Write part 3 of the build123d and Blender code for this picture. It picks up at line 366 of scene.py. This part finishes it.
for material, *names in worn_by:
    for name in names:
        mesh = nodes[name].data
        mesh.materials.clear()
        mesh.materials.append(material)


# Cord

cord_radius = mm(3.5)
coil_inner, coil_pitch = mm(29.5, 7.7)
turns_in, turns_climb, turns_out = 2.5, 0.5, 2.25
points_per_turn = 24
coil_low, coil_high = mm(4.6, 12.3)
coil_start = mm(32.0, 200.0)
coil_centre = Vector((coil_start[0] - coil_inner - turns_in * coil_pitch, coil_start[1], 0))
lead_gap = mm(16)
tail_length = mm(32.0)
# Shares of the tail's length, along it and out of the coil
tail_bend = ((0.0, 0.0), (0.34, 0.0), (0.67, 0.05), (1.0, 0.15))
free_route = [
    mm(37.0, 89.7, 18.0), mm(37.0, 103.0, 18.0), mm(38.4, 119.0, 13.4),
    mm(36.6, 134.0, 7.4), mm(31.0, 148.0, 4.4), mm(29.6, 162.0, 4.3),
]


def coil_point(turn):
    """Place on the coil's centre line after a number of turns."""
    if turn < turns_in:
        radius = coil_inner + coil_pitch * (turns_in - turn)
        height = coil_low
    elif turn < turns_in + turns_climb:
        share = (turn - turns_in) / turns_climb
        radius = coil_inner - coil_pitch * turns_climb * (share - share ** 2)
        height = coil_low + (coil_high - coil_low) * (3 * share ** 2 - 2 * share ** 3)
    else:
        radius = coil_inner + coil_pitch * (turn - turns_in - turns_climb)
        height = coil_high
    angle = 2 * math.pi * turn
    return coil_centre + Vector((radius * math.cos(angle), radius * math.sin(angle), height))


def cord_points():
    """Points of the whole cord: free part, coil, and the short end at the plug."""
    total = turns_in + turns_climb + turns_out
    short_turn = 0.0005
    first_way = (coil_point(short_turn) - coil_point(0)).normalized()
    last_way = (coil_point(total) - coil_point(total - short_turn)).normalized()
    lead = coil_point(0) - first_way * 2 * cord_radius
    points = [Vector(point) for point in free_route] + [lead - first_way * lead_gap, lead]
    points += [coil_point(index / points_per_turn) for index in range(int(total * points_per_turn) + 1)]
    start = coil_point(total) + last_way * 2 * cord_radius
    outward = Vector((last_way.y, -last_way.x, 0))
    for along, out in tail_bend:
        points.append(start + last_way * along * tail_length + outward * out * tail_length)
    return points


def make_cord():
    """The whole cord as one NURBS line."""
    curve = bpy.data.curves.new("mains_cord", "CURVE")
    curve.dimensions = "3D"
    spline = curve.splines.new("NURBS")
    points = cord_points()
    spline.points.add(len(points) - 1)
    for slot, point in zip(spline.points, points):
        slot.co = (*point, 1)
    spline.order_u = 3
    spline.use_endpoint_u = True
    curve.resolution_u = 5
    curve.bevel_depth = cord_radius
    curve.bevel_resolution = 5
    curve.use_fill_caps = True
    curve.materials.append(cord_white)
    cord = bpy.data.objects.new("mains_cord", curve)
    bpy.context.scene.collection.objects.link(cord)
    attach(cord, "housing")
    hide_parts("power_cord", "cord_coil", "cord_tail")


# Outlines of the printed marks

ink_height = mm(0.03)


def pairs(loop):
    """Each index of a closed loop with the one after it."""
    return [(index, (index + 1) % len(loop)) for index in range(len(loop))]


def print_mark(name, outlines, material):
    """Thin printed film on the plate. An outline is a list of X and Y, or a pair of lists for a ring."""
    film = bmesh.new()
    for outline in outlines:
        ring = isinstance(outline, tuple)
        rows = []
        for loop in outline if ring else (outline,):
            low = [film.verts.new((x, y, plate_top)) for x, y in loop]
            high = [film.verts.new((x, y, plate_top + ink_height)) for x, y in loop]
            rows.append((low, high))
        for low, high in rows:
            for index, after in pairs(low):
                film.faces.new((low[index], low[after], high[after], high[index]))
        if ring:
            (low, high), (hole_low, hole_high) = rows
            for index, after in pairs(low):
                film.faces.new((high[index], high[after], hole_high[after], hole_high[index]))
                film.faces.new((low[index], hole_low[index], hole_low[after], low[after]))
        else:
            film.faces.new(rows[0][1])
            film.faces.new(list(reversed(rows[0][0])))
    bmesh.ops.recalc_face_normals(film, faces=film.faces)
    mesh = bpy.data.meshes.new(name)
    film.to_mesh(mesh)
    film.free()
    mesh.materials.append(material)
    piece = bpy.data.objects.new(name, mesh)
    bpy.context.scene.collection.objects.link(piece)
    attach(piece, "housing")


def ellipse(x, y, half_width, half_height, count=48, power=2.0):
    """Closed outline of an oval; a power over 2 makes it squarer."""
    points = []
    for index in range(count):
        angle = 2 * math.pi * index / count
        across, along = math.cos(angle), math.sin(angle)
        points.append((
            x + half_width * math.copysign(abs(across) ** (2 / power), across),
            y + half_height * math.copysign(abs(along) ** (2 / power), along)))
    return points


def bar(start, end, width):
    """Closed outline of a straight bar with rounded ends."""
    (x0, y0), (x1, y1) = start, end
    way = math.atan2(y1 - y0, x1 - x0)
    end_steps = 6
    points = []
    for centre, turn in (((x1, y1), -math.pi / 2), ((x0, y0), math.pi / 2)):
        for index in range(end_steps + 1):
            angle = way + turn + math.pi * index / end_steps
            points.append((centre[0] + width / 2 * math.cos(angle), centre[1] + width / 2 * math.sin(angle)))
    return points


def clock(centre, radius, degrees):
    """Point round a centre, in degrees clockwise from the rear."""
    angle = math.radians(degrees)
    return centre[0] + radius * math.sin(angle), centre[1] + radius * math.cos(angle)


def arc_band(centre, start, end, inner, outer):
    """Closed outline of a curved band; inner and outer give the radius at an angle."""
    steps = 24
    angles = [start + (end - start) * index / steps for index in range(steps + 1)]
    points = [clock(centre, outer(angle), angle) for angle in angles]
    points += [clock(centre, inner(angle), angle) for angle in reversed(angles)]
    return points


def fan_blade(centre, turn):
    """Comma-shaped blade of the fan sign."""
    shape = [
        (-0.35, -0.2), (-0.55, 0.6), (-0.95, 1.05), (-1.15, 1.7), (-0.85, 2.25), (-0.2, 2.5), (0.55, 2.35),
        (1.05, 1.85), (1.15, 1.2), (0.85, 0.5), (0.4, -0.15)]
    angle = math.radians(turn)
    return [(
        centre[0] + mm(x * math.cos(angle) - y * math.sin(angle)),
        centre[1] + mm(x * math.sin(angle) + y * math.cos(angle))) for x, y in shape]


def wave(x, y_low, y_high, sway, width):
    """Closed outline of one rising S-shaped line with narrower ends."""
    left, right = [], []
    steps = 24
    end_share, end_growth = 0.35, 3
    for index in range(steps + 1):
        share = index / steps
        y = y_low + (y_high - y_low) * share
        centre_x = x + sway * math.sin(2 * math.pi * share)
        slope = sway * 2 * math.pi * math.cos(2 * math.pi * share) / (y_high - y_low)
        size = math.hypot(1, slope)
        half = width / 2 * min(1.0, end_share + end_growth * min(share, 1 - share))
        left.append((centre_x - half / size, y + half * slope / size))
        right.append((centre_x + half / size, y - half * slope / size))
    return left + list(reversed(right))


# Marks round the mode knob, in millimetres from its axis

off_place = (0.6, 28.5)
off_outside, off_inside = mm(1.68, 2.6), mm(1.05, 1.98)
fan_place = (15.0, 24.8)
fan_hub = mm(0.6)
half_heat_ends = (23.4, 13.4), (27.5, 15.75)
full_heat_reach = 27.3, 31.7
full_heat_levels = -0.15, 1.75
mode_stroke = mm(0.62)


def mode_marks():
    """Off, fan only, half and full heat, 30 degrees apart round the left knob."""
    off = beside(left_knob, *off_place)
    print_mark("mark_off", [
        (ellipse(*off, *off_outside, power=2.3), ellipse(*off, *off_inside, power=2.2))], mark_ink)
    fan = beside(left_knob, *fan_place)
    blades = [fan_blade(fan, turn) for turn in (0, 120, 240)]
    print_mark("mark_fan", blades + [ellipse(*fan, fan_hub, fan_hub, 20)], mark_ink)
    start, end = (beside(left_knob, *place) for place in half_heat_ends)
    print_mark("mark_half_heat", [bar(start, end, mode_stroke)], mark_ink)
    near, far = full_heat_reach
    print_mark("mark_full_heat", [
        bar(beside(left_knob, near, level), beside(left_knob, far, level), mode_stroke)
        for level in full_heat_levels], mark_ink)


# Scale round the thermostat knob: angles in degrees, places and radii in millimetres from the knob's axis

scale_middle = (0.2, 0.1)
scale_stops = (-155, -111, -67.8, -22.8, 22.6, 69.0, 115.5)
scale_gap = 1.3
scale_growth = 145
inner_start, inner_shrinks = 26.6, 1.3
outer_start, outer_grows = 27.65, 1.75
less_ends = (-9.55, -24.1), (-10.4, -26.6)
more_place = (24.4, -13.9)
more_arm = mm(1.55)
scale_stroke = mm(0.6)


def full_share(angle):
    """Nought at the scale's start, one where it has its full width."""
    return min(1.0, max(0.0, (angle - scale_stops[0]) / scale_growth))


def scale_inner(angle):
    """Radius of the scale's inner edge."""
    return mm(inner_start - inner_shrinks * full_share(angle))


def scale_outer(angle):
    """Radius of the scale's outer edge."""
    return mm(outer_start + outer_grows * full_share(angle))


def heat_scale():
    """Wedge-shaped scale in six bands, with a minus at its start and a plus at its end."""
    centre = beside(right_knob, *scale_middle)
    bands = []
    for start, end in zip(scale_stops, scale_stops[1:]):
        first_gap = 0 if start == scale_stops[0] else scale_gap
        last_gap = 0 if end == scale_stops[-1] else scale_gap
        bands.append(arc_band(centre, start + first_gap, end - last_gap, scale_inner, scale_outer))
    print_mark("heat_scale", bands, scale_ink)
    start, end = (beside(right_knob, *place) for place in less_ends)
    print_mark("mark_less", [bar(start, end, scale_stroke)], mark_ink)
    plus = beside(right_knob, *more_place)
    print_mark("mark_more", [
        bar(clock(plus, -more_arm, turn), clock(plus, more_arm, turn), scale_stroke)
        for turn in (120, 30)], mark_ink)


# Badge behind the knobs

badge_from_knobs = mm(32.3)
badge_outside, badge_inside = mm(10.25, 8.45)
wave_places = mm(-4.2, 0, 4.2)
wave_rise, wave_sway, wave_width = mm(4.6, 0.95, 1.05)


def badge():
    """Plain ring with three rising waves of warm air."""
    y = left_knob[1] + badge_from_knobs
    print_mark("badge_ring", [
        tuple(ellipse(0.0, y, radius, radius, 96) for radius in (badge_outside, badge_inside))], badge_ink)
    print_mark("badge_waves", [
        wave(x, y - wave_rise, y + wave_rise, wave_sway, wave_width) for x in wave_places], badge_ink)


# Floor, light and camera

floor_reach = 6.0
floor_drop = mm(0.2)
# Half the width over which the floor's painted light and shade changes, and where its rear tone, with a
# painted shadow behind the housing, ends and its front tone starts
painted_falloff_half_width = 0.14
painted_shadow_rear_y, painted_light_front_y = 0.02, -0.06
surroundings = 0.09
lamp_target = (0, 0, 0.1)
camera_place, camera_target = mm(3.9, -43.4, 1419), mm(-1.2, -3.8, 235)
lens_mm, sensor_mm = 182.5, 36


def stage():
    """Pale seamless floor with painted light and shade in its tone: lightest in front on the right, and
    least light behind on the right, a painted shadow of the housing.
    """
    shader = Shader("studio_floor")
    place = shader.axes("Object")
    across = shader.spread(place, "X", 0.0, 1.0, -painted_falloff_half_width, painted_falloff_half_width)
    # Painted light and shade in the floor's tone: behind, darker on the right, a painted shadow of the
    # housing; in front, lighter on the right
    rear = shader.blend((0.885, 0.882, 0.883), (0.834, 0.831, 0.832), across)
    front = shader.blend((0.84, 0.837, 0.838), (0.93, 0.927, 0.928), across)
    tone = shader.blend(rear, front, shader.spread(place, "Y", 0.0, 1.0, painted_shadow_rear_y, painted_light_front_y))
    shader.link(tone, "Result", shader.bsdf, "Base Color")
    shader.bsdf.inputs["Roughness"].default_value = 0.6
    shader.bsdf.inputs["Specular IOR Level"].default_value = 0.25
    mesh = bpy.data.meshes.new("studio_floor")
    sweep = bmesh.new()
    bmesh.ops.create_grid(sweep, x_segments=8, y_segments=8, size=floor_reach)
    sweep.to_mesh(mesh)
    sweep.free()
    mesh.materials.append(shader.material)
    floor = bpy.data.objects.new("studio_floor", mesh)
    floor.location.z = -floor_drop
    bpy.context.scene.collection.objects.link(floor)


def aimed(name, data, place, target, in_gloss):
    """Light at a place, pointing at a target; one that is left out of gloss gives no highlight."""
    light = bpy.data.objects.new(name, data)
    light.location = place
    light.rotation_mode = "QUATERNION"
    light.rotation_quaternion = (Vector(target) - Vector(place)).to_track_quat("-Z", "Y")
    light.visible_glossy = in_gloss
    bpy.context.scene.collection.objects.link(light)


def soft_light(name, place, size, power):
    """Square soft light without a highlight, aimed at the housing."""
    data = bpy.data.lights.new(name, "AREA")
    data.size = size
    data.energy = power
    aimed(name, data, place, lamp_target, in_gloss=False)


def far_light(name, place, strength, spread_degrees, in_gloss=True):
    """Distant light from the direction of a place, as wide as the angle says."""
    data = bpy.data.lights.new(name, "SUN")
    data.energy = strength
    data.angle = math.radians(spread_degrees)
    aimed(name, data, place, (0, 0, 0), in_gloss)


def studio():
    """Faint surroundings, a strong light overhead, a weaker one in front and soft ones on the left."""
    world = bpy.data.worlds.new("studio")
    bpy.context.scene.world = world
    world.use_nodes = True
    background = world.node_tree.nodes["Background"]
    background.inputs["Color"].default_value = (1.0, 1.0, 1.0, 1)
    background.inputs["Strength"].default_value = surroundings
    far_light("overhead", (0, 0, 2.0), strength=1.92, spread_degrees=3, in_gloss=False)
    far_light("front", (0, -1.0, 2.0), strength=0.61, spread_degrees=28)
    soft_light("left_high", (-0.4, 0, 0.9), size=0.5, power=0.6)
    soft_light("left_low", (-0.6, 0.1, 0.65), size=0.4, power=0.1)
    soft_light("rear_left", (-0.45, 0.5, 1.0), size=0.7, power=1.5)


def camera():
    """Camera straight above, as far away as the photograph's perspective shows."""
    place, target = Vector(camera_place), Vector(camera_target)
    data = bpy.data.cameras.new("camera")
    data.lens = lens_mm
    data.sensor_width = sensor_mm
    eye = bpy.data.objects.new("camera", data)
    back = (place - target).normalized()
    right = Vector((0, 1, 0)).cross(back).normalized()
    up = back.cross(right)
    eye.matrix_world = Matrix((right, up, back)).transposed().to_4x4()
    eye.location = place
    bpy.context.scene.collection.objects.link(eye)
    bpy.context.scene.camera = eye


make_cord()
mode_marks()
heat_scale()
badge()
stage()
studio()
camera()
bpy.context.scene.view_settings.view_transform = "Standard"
--
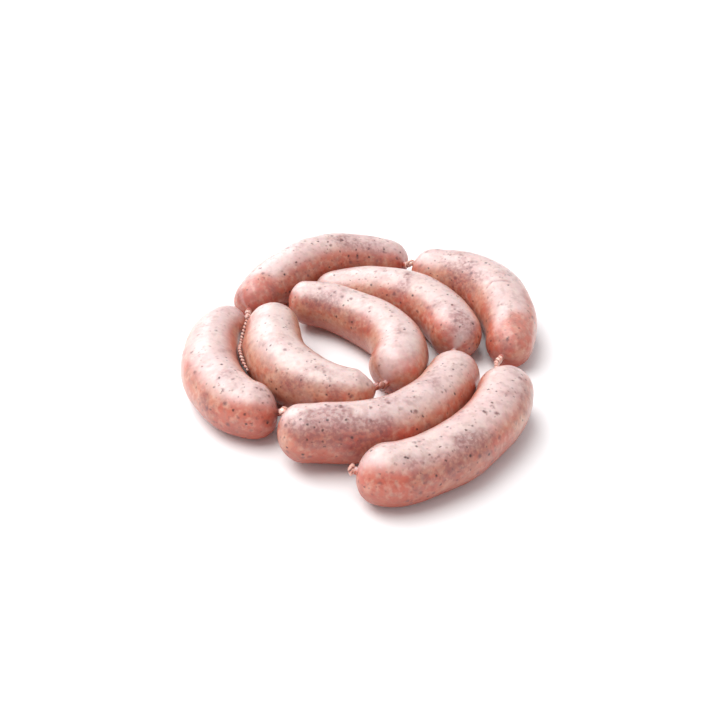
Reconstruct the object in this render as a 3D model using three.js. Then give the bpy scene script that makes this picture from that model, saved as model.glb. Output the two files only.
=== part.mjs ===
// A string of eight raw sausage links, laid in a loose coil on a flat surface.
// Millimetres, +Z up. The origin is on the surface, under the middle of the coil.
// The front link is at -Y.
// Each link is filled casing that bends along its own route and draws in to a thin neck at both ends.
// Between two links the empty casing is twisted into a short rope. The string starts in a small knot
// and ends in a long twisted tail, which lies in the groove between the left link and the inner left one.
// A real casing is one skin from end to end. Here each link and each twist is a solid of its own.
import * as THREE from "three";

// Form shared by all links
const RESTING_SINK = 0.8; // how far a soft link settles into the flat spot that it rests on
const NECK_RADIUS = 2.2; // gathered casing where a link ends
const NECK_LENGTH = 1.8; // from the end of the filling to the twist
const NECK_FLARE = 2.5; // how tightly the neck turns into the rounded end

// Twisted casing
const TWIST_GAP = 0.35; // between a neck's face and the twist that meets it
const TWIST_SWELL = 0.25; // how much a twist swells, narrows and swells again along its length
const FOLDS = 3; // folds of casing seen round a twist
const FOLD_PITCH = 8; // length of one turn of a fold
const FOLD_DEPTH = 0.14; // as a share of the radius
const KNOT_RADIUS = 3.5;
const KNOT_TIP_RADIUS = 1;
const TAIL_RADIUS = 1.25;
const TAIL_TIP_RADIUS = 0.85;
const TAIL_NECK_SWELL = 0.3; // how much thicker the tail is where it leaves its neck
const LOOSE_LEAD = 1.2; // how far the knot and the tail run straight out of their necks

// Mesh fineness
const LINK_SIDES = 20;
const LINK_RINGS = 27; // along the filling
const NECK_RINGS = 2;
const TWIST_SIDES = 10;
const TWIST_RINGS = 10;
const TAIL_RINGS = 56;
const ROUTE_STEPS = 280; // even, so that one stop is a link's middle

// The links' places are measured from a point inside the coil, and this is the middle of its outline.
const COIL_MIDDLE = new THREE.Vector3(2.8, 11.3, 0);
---
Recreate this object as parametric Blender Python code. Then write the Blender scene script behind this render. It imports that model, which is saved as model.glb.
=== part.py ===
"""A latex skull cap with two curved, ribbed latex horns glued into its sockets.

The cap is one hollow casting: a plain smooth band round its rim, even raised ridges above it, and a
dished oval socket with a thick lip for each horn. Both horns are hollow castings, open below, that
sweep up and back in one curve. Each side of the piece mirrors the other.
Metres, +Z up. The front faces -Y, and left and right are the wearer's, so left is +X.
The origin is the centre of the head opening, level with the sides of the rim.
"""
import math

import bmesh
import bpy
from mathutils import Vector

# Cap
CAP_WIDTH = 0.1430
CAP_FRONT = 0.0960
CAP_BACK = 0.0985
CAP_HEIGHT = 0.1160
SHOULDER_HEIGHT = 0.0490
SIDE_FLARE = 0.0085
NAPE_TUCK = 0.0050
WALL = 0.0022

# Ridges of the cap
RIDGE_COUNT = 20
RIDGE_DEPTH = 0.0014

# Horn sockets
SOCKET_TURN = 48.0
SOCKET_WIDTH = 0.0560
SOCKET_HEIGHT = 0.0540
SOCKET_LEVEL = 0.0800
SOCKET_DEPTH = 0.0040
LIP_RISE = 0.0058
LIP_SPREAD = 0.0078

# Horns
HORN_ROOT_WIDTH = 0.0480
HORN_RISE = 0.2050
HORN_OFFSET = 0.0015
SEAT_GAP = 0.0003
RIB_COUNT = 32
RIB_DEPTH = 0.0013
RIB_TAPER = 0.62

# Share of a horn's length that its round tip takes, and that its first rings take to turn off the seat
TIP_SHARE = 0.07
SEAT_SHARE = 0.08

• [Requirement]
In the listing above, find the line containing "Write part 3" and the line containing "return coil_centre +", then repeat those two lines and everything between them exactly.

• [Exercise output]
Write part 3 of the build123d and Blender code for this picture. It picks up at line 366 of scene.py. This part finishes it.
for material, *names in worn_by:
    for name in names:
        mesh = nodes[name].data
        mesh.materials.clear()
        mesh.materials.append(material)


# Cord

cord_radius = mm(3.5)
coil_inner, coil_pitch = mm(29.5, 7.7)
turns_in, turns_climb, turns_out = 2.5, 0.5, 2.25
points_per_turn = 24
coil_low, coil_high = mm(4.6, 12.3)
coil_start = mm(32.0, 200.0)
coil_centre = Vector((coil_start[0] - coil_inner - turns_in * coil_pitch, coil_start[1], 0))
lead_gap = mm(16)
tail_length = mm(32.0)
# Shares of the tail's length, along it and out of the coil
tail_bend = ((0.0, 0.0), (0.34, 0.0), (0.67, 0.05), (1.0, 0.15))
free_route = [
    mm(37.0, 89.7, 18.0), mm(37.0, 103.0, 18.0), mm(38.4, 119.0, 13.4),
    mm(36.6, 134.0, 7.4), mm(31.0, 148.0, 4.4), mm(29.6, 162.0, 4.3),
]


def coil_point(turn):
    """Place on the coil's centre line after a number of turns."""
    if turn < turns_in:
        radius = coil_inner + coil_pitch * (turns_in - turn)
        height = coil_low
    elif turn < turns_in + turns_climb:
        share = (turn - turns_in) / turns_climb
        radius = coil_inner - coil_pitch * turns_climb * (share - share ** 2)
        height = coil_low + (coil_high - coil_low) * (3 * share ** 2 - 2 * share ** 3)
    else:
        radius = coil_inner + coil_pitch * (turn - turns_in - turns_climb)
        height = coil_high
    angle = 2 * math.pi * turn
    return coil_centre + Vector((radius * math.cos(angle), radius * math.sin(angle), height))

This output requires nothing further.